As my time at Cretin came to a close, it dawned on me that my four years had produced some spectacular achievements—of little or no practical value. I earned a 2.25 GPA and a 19 on my ACT. I played no sports, performed no volunteer work, and held no major leadership positions in JROTC.

My talents included exceptional debate skills, a solid grasp of leadership and management traits, and the ability to recite the eighty-seven counties of Minnesota from memory in under thirty seconds. (About that last one, don’t ask.)

My high school counselor was fairly blunt: “College is not for you. I don’t even think any college will take you. You should start
thinking about what you want to do for a living.” That high school counselor’s words were a wake-up call:
I need to start thinking more and working harder
.

*   *   *

When the time came to meet with an army recruiter, the choice seemed as natural as picking out something for dinner.
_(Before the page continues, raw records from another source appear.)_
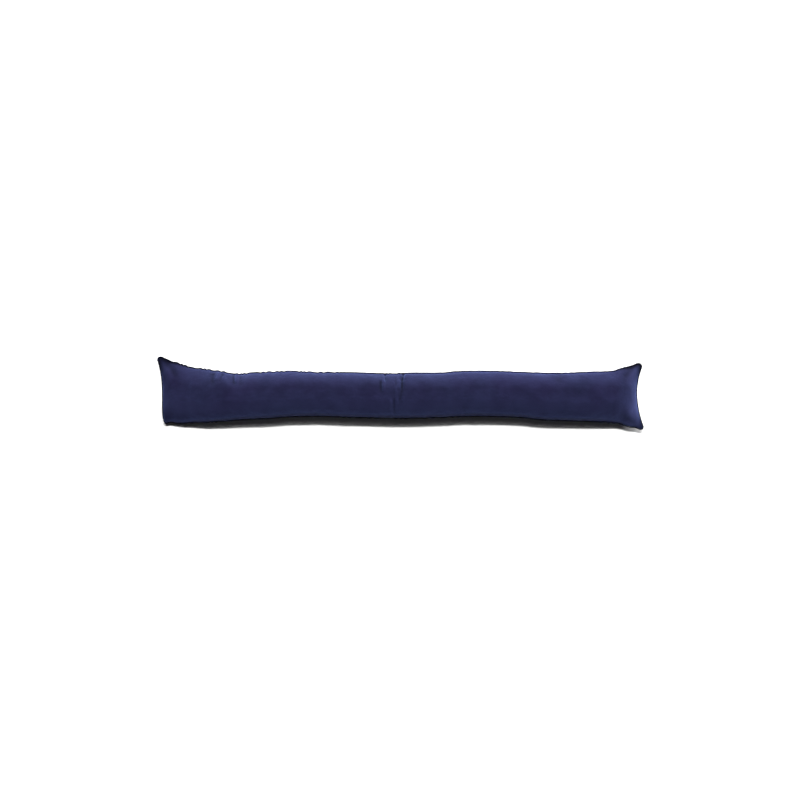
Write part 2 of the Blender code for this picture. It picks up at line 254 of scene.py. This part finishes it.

# Painted light and shade in the base colour, 0 to 1: lighter and darker across the face, from the near
# seam at -1 to the far one at 1, and then painted light in patches, seen from above
PaintedLightAcross = namedtuple("PaintedLightAcross", "side light")
PAINTED_LIGHT_ACROSS = (
    PaintedLightAcross(side=-1.00, light=0.03),
    PaintedLightAcross(side=-0.80, light=0.09),
    PaintedLightAcross(side=-0.65, light=0.23),
    PaintedLightAcross(side=-0.48, light=0.31),
    PaintedLightAcross(side=-0.30, light=0.29),
    PaintedLightAcross(side=-0.12, light=0.18),
    PaintedLightAcross(side=0.10, light=0.07),
    PaintedLightAcross(side=0.35, light=0.01),
    PaintedLightAcross(side=0.60, light=0.09),
    PaintedLightAcross(side=0.80, light=0.19),
    PaintedLightAcross(side=1.00, light=0.18),
)
BACK_LIGHT = 0.18
# Painted light: lighter patches of base colour at the two ends
PaintedLightPatch = namedtuple("PaintedLightPatch", "x y along across light")
PAINTED_LIGHT_PATCHES = (
    PaintedLightPatch(x=0.4300, y=0.0050, along=0.0130, across=0.0700, light=0.32),
    PaintedLightPatch(x=0.4300, y=0.0400, along=0.0120, across=0.0200, light=0.10),
    PaintedLightPatch(x=0.4340, y=-0.0450, along=0.0160, across=0.0260, light=0.85),
    PaintedLightPatch(x=-0.4300, y=0.0520, along=0.0160, across=0.0150, light=0.07),
    PaintedLightPatch(x=-0.4000, y=-0.0150, along=0.0450, across=0.0500, light=0.06),
)

# Velvet
# The base colour runs from NAVY_DARK to NAVY_LIGHT by the painted light and shade
NAVY_DARK = (0.0016, 0.0024, 0.0085)
NAVY_LIGHT = (0.0298, 0.0352, 0.0956)
NAVY_PURPLE = (0.0090, 0.0062, 0.0235)
PURPLE_SHARE = 0.30
PATCHES = 0.26  # how much the smaller patches change the painted light and shade, at random
PARTED_PILE_AND_SHADE = (0.0012, 0.0012, 0.0030)  # the dark colour at the seam, in the groove and down the folds: parted pile and painted shade
NAP_SHEEN = (0.236, 0.318, 0.845)
SHEEN = 0.22
# the seam's copy of the velvet has less sheen, so that the painted seam shade stays dark
SEAM_SHEEN = 0.05
SHEEN_ROUGHNESS = 0.50
SPECULAR = 0.03
ROUGHNESS = (0.78, 0.98)
PATCH_SCALE = 18.0  # cells to a metre
STROKE_SCALE = 42.0
PILE_SCALE = 1400.0
TUFT_HEIGHT = 0.0026
PILE_HEIGHT = 0.0006
PILE_STRENGTH = 0.35

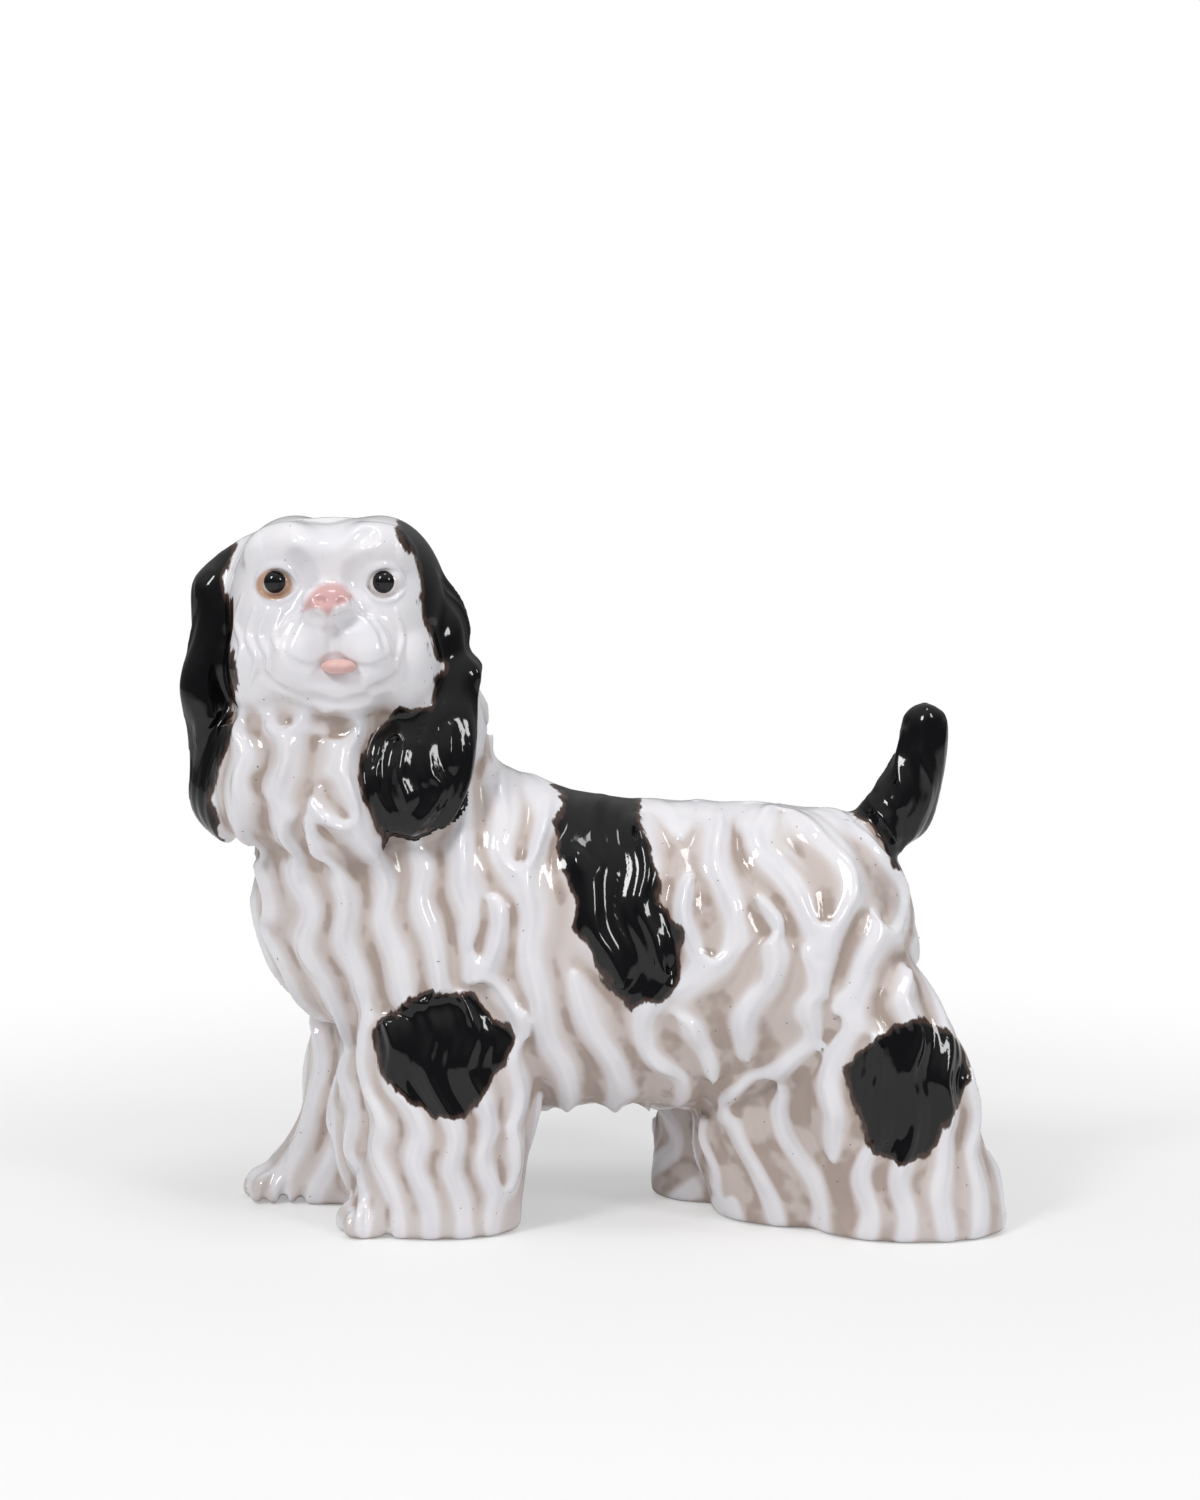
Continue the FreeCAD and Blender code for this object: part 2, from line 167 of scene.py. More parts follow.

And it wasn’t all “duty, honor, and country.”

Joining the Minnesota Army National Guard paid for half of my tuition, provided several hundred dollars of income per month, and would help establish a career if I decided to stick with it after graduation from college. Even my choice of army profession (military police) was based on finances—a two-thousand-dollar bonus.

Moving from Minnesota to Alabama for basic training was as shocking as being thrown into ice-cold water. Our open sleeping bays were a close-quarters stewpot of personalities, cultures, and social backgrounds from all over the country, not to mention a total surrender of comfort and familiarity. I knew how to march, shoot, map-read, and recite leadership principles better than most of my drill sergeants, but this wasn’t high school, and these were not underclassmen.

The pace and style of the drill sergeants made my dad’s roughness seem quaint. All my hair was cut off, all my freedoms stripped, and every decision made for me. We weren’t even allowed to pee without permission.